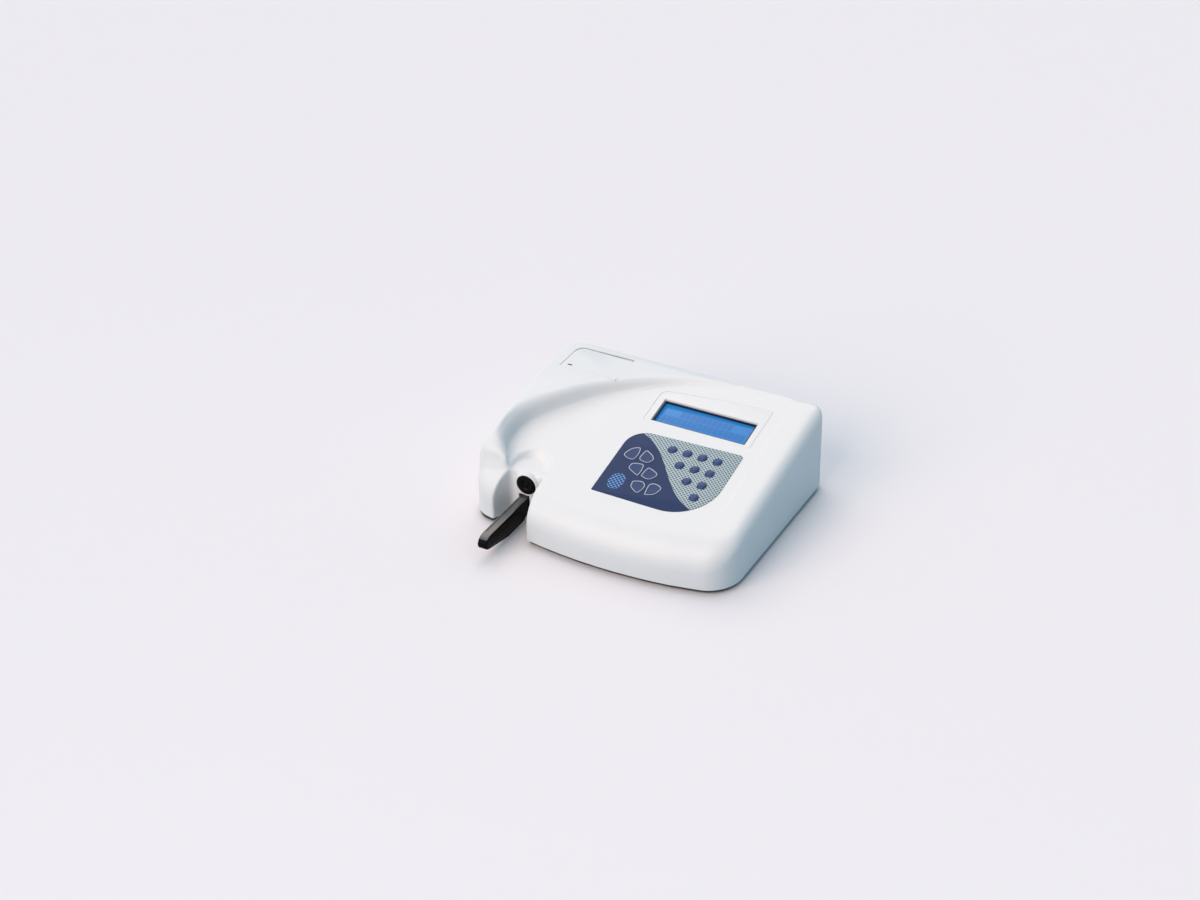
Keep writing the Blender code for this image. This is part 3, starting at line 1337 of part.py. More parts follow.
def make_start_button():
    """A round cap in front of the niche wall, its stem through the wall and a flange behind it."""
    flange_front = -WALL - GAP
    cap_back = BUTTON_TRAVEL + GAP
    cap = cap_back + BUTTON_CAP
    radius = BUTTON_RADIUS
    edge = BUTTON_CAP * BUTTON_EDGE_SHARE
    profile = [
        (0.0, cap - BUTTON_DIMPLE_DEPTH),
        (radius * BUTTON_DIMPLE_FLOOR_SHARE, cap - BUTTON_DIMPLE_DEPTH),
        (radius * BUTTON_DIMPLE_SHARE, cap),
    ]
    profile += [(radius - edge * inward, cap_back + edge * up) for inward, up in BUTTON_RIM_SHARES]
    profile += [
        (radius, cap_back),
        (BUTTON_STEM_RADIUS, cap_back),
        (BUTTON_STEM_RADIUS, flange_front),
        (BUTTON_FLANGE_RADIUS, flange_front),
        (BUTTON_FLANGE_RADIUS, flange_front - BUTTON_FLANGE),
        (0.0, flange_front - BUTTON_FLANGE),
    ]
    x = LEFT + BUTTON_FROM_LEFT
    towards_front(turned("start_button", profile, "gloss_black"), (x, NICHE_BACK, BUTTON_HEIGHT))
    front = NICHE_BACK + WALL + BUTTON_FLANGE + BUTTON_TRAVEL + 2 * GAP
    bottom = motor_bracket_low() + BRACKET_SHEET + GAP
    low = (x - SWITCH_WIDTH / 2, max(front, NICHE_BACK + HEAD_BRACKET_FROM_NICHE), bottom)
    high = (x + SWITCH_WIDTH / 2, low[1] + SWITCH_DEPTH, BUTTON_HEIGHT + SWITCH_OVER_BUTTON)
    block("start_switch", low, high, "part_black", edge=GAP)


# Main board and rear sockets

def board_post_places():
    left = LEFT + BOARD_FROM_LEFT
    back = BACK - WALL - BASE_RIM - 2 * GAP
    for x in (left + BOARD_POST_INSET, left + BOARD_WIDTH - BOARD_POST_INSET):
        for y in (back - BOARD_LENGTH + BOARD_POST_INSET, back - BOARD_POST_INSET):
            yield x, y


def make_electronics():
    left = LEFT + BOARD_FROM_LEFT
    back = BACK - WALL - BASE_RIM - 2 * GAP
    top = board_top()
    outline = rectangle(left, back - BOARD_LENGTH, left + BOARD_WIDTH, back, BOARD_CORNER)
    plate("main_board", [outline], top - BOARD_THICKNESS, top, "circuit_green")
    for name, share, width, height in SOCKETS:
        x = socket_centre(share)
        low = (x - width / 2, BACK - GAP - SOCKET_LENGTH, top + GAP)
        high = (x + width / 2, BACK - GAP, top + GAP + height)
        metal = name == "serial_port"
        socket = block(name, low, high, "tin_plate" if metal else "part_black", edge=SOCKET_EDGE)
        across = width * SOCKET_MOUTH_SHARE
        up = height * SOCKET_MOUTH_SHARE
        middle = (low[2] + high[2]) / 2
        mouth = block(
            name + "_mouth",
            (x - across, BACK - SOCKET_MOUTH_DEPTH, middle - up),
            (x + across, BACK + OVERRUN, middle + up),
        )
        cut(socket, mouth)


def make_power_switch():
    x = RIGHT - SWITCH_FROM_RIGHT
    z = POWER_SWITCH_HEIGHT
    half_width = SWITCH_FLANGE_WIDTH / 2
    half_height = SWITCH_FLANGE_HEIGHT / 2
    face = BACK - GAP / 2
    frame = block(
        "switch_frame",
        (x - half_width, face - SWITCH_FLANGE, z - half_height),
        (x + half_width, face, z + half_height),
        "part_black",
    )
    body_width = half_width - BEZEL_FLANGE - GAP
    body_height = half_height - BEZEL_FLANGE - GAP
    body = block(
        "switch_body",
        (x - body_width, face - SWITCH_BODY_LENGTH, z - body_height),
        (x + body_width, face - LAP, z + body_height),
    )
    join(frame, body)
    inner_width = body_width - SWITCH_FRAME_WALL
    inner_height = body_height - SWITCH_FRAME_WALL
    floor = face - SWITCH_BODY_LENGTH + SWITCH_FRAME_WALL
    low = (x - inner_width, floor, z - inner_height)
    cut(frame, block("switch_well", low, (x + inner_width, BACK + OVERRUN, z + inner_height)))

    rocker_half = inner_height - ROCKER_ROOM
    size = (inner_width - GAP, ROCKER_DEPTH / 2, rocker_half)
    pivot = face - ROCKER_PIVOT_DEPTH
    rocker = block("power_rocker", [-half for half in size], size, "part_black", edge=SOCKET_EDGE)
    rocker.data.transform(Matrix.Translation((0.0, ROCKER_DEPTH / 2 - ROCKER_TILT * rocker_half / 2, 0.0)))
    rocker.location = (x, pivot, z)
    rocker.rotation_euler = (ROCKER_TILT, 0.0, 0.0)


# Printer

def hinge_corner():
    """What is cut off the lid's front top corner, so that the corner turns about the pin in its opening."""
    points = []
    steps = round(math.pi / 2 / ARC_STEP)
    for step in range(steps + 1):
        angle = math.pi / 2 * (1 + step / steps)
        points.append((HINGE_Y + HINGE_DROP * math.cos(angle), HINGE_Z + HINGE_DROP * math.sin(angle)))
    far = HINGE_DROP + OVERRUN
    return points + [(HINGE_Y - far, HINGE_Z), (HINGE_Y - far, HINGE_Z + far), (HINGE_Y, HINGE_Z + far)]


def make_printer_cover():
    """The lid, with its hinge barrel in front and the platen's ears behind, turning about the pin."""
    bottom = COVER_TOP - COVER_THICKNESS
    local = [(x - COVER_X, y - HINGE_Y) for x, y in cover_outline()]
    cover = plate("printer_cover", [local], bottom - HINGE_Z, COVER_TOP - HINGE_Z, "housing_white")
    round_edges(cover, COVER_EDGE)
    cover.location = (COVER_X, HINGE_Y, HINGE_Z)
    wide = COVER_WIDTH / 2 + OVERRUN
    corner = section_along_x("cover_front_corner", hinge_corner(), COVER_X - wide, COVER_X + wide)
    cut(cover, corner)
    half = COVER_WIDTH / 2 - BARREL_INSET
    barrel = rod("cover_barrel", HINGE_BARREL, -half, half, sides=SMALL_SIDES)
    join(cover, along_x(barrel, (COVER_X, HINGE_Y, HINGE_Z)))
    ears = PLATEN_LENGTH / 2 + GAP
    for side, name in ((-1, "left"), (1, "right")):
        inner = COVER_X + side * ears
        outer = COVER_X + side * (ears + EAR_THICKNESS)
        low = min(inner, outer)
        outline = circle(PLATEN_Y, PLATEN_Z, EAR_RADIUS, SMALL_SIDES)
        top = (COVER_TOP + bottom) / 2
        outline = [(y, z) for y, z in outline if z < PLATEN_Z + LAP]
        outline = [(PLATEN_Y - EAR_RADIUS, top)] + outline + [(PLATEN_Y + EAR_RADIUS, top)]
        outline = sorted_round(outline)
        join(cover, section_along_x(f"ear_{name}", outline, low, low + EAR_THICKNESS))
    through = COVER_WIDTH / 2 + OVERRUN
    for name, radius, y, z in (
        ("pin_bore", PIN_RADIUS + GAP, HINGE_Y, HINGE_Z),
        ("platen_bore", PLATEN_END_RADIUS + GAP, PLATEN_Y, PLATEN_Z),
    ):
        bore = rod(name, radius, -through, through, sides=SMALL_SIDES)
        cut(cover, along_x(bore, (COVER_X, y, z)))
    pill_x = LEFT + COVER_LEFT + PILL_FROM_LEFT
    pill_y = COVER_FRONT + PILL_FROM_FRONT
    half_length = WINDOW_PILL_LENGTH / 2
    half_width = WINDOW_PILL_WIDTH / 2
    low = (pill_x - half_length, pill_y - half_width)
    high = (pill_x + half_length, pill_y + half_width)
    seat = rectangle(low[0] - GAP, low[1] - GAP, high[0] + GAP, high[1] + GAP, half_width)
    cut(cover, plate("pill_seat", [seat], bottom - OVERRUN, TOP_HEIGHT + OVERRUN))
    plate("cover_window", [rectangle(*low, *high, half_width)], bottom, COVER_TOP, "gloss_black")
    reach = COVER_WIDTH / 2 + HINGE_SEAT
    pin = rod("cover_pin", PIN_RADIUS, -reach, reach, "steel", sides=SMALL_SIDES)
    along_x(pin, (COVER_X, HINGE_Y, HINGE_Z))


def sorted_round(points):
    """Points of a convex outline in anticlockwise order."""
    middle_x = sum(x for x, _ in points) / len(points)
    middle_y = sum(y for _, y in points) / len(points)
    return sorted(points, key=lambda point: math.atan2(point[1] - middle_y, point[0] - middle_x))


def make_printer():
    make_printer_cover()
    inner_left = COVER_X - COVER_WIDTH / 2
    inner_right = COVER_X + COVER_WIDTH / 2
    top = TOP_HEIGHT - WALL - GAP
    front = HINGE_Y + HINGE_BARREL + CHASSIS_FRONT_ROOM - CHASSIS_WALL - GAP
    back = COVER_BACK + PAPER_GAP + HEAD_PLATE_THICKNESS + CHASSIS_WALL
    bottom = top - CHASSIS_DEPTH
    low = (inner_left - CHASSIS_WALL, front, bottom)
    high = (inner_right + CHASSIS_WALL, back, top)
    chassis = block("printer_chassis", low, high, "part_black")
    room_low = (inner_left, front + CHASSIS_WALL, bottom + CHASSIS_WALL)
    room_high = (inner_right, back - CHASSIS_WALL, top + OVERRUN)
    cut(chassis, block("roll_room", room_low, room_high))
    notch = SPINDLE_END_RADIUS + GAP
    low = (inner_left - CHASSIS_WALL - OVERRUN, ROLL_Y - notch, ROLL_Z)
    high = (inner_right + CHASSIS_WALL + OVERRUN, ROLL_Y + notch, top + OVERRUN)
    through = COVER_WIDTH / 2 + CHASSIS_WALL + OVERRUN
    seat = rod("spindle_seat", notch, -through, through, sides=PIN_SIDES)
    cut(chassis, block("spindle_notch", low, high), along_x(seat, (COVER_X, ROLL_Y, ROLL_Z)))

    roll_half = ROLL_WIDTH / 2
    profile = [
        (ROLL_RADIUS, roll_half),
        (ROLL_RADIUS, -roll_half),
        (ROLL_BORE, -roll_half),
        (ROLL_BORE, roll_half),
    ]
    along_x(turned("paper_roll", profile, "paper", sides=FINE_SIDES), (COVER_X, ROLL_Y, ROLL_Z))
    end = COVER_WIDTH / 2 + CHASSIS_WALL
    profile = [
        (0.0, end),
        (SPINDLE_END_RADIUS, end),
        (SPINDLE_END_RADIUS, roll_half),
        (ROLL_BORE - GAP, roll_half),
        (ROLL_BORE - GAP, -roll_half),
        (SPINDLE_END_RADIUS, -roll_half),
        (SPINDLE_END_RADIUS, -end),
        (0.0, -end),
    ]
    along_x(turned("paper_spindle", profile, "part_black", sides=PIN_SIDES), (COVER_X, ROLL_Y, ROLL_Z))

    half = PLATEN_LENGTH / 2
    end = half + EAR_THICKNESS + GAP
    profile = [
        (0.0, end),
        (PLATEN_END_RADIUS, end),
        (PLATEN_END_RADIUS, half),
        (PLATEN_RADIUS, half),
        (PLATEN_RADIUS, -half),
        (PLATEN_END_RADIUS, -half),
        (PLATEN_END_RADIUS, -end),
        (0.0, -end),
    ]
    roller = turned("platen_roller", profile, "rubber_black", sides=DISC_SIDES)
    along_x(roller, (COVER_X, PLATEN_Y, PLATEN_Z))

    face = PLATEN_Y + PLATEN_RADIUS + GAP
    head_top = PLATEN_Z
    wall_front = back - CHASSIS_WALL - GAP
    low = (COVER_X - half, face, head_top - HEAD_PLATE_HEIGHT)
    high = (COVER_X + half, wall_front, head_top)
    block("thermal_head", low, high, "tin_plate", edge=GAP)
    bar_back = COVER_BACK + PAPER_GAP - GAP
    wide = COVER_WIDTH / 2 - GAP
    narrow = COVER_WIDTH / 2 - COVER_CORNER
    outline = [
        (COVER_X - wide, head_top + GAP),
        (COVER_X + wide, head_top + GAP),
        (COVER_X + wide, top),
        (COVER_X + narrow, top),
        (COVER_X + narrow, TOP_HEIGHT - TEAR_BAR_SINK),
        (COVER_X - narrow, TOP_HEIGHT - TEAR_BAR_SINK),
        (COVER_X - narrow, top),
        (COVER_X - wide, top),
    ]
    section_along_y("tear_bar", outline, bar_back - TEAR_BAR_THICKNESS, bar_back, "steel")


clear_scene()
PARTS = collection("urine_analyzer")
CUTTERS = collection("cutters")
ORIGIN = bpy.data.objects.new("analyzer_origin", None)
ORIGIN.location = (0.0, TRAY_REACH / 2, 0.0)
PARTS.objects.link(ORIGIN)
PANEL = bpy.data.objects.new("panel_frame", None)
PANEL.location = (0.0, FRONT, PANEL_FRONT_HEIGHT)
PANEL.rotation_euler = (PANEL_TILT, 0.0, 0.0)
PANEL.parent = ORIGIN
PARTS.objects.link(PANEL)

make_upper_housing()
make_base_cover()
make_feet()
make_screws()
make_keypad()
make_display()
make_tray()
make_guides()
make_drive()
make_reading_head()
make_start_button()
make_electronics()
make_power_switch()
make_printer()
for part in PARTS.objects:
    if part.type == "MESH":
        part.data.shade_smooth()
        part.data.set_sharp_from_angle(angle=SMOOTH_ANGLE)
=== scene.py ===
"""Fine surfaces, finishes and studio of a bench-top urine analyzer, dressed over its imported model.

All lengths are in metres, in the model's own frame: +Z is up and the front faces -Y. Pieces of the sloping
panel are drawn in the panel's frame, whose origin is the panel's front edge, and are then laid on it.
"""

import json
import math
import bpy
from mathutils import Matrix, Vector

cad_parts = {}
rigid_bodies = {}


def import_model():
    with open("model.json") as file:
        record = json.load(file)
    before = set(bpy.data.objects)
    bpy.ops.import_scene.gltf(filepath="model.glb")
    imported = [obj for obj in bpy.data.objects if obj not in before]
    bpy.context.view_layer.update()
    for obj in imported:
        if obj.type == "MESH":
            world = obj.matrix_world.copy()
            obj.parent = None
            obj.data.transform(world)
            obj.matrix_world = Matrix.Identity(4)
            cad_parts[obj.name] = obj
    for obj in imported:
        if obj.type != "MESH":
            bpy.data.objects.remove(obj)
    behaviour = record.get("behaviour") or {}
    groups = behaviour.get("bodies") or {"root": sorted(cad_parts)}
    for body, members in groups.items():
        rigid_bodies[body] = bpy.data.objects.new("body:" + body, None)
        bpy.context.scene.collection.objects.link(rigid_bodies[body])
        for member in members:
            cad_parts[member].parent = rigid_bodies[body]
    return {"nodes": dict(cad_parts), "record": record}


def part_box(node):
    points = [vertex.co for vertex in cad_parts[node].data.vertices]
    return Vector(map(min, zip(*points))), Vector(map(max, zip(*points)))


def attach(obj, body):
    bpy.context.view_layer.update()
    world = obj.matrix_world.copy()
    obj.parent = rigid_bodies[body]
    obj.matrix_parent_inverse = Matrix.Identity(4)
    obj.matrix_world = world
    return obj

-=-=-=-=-

**EXERCISE GOAL**
Go through the listing above and work out how many lines contain the string "imported". Reply with the number alone.

**COMPLETE OUTPUT**
4